CUDA编程学习记录

主要是基于 OpenCV 的实现来编程。后面会慢慢记录一些常用的函数介绍和调用接口。

1. cv::cuda::GpuMat 类成员函数

1.1 upload 函数释义

第一种实现

void cv::cuda::GpuMat::upload ( InputArray arr );

Performs data upload to GpuMat (Blocking call).
This function copies data from host memory to device memory.
As being a blocking call, it is guaranteed that the copy operation
is finished when this function returns.

第二种实现

void cv::cuda::GpuMat::upload ( InputArray arr, Stream &stream );

Performs data upload to GpuMat (Non-Blocking call)
This function copies data from host memory to device memory.
As being a non-blocking call, this function may return even if the
copy operation is not finished.
The copy operation may be overlapped with operations in other non-default
streams if stream is not the default stream and dst is HostMem allocated
with HostMem::PAGE_LOCKED option.

2. cv::cuda::Stream 类成员函数

#include <opencv2/core/cuda.hpp>
typedef void(* StreamCallback) (int status, void *userData)

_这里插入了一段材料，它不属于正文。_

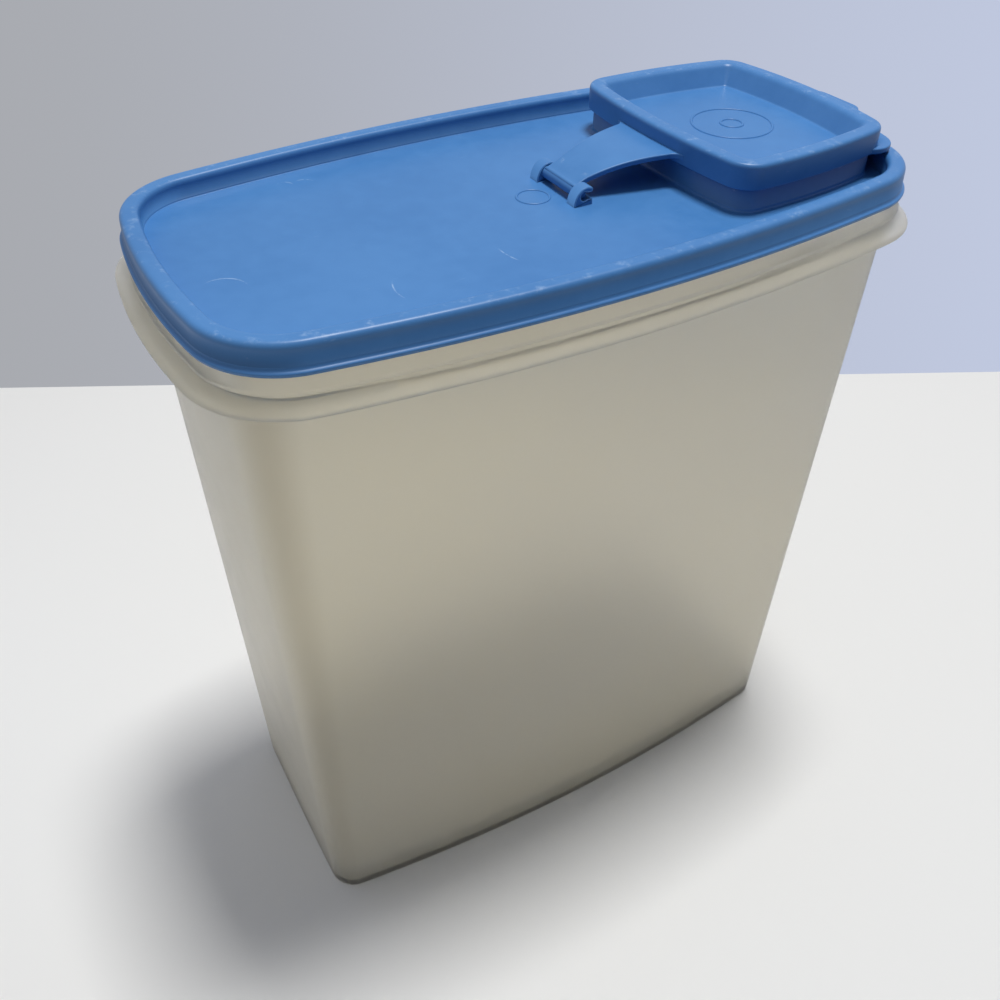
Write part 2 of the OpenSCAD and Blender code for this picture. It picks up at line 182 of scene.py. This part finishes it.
RIM = even_outline(RIM_LEN, RIM_WID, RIM_BOW, END_BOW, RIM_CORNER)
SHOULDER = even_outline(RIM_LEN - 2 * END_UNDER, RIM_WID + 2 * SIDE_OVER, SHOULDER_BOW,
                        SHOULDER_END_BOW, SHOULDER_CORNER)
BASE = even_outline(BASE_LEN, BASE_WID, BASE_BOW, BASE_END_BOW, BASE_CORNER)
CAP = Outline(CAP_START, CAP_END, CAP_WID / 2, CAP_START + CAP_PEAK, CAP_SIDE_R,
              CAP_BACK_R, CAP_FRONT_R, CAP_CORNER)


# ==== profiles and skins

def softened(corners, steps=6, lead=0.3):
    """Profile through rows of (a, b, radius) with its corners rounded: each is
    the middle control point of a quadratic Bezier that begins and ends one
    radius away, and a lead point on either side keeps the flats flat in smooth
    shading. The first and last rows stay as they are."""
    rows = np.asarray(corners, float)
    points, radius = rows[:, :2], rows[1:-1, 2]
    legs = np.diff(points, axis=0)
    size = np.linalg.norm(legs, axis=1)
    legs /= size[:, None]
    room = 0.49 * np.minimum(size[:-1], size[1:])
    reach = np.minimum(radius, room)
    far = np.minimum(reach + lead, room)
    middle, before, after = points[1:-1], -legs[:-1], legs[1:]
    s = np.linspace(0, 1, steps + 1)[:, None]
    start, end = middle + before * reach[:, None], middle + after * reach[:, None]
    curve = ((1 - s) ** 2 * start[:, None] + 2 * s * (1 - s) * middle[:, None]
             + s ** 2 * end[:, None])
    runs = np.concatenate([(middle + before * far[:, None])[:, None], curve,
                           (middle + after * far[:, None])[:, None]], 1)
    return np.vstack([points[:1], runs.reshape(-1, 2), points[-1:]])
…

void cv::cuda::Stream::waitForCompletion ();

Blocks the current CPU thread until all operations in the stream are complete.

3. pthread 线程相关的函数

3.1 pthread_cond_broadcast

#include <pthread.h>

int pthread_cond_signal(pthread_cond_t *cond);
int pthread_cond_broadcast(pthread_cond_t *cond);

These two functions are used to unblock threads blocked on a condition variable.
The pthread_cond_signal() call unblocks at least one of the threads that are blocked on the specified condition variable cond(if any threads are blocked on cond)

The pthread_cond_broadcast() call unblocks all threads currently blocked on the specified condition variable cond.

pthread_cond_signal(&cond)的的作用是唤醒所有正在pthread_cond_wait(&cond, &mutex)的至少一个线程。

pthread_cond_broadcast(&cond)的作用是唤醒所有正在pthread_cond_wait(&cond, &mutex)的线程。

3.2 pthread_exit

#include <pthread.h>

void pthread_exit(void *retval);

The pthread_exit() function terminates the calling thread and returns
a value via retval that (if the thread is joinable) is available to another
thread in the same process that calls pthread_join().

使用函数 pthread_exit 退出线程，这是线程的主动行为。

由于一个进程中的多个线程是共享数据段的，因此通常在线程退出之后，退出线程所占用的资源并不会随着线程的终止而得到释放，但是可以用 pthread_join() 函数来同步并释放资源。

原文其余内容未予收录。